Worst of all, the force has spirited away Hannah’s grimoire, the recipe-book for her craft.

It’s up to Grayling to get help, ideally by rescuing the grimoire. Setting off reluctantly, she discovers that most other magical folk also have lost their grimoires and been turned into trees. But she finds that if she sings her mother’s grimoire will answer her, drawing her to it.

Following the grimoire’s song across the countryside, Grayling collects a motley band of helpers: a talking, shape-shifting mouse, a sorceress who ensnares the unwary with her beauty, an elderly magician with a mule, an even more elderly “weather witch” and her sullen apprentice.

Everybody knows more than Grayling does. And yet she finds to her astonishment that she’s always the leader. As the quest goes on, she finds in herself an unsuspected level of intelligence, bravery, and, yes, even what she might call “magic.”

You’ll be purring as you read. At least, I was.

I ransacked the internet to see if there’s going to be sequel to GRAYLING’S SONG, but there’s no hint of that yet. I’m concerned because there seem to me to be loose ends in this book. The first chapter tells us that Grayling’s country is plagued by battling warlords, vastly unequal distribution of wealth (sound familiar?), and drifts of homeless people (“edge dwellers”). We meet a warlord and some edge dwellers, but they don’t contribute much to the plot. I want to know more about them, and I want comeuppance for the person who caused the “smoke and shadow” situation, which I don’t feel I got.

Grayling, moreover, seems ripe for further adventures at the end of the book.

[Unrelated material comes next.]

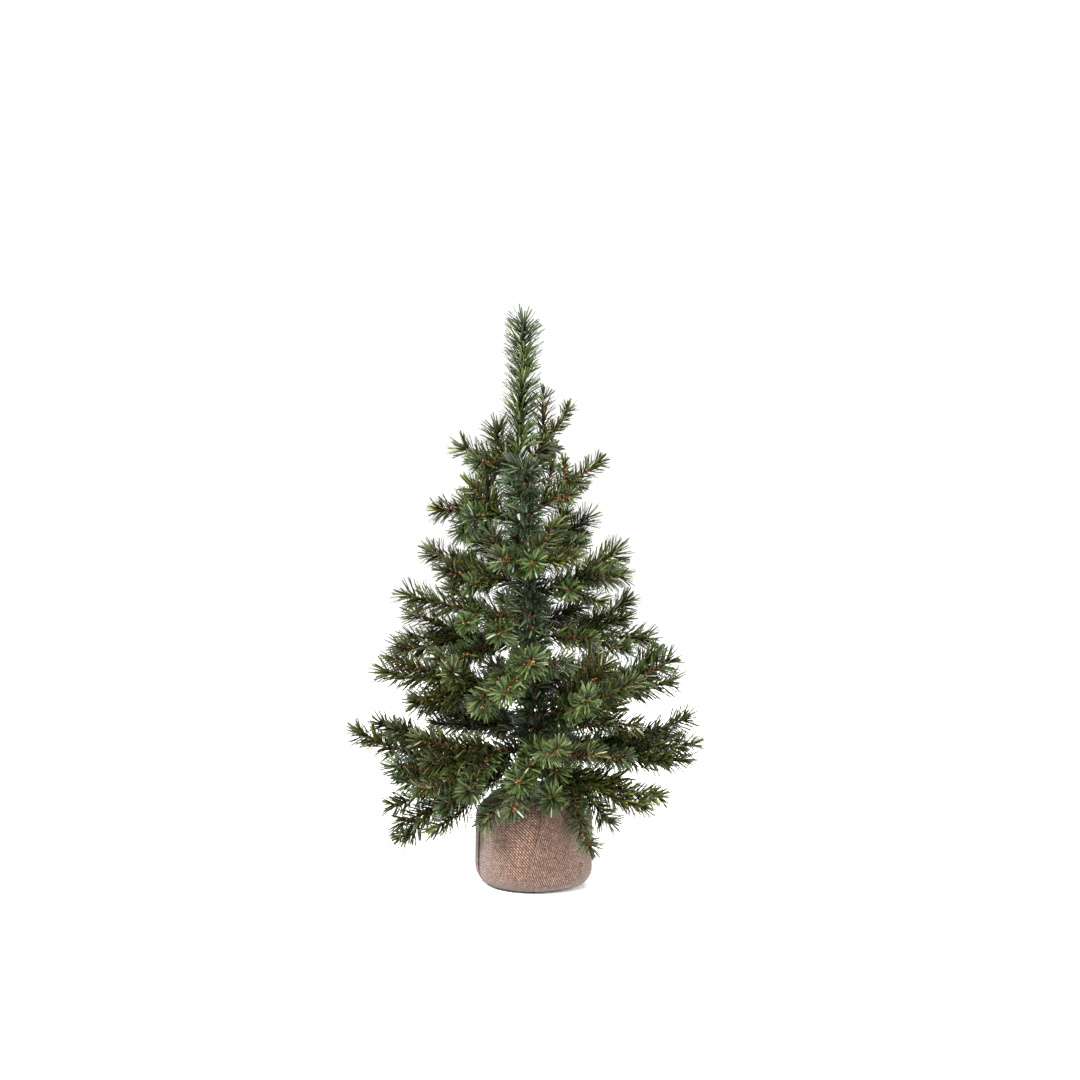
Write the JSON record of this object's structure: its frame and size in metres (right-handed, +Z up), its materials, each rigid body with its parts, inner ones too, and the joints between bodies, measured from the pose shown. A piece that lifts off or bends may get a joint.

Surely, Ms. Cushman, there will be more?

(Dear FCC: I read an Advance Reading Copy of GRAYLING’S SONG, which I got as a free ebook through NetGalley. I signed up for it because I knew I’d love it, which does seem like cheating. But I’m sure you have bigger fish to fry.)


7 comments:

Cloudbuster said...

This sounds delightful! Thanks for the excellent review.

Barrie said...

Oh, this does sound good! I wonder if some of the loose ends were tied up for the finished version? I love quest books. Thanks for reviewing!

Sarah Laurence said...

I love the metaphor: the young girl truly finding her voice. It's wonderful that books with strong female MC's and strong moms are ruling MG fiction. I especially like that the heroine needs more than magic, but regular human qualities. Excellent review!

These days when I finish a good book and want to know if there will be a sequel I just tweet to the author. This is how I know that Rachel Hartman is writing a companion book to the Seraphina duo and that Stephanie Perkins is now writing YA horror instead of YA romance.

PS I'm feeling this weather too. When will it be spring? It's like Narnia, always winter and never Christmas.

Stacy said...

Sounds a bit like a fairy tale. Which is a very good thing.

Ellen Booraem said...

Good point, Barrie--although they're pretty big loose ends to tie up in copy edits.

Sarah--I'm thrilled that there's going to be another Seraphina novel!!! I loved those books with a deep purple passion.

Stacy--it does read like a fairy tale, which is lovely.

Ellen Booraem said...

Thanks for stopping by, Rob! (aka Cloudbuster).

Linda McLaughlin said...

This books sounds fabulous! Adding it to Amazon wishlist.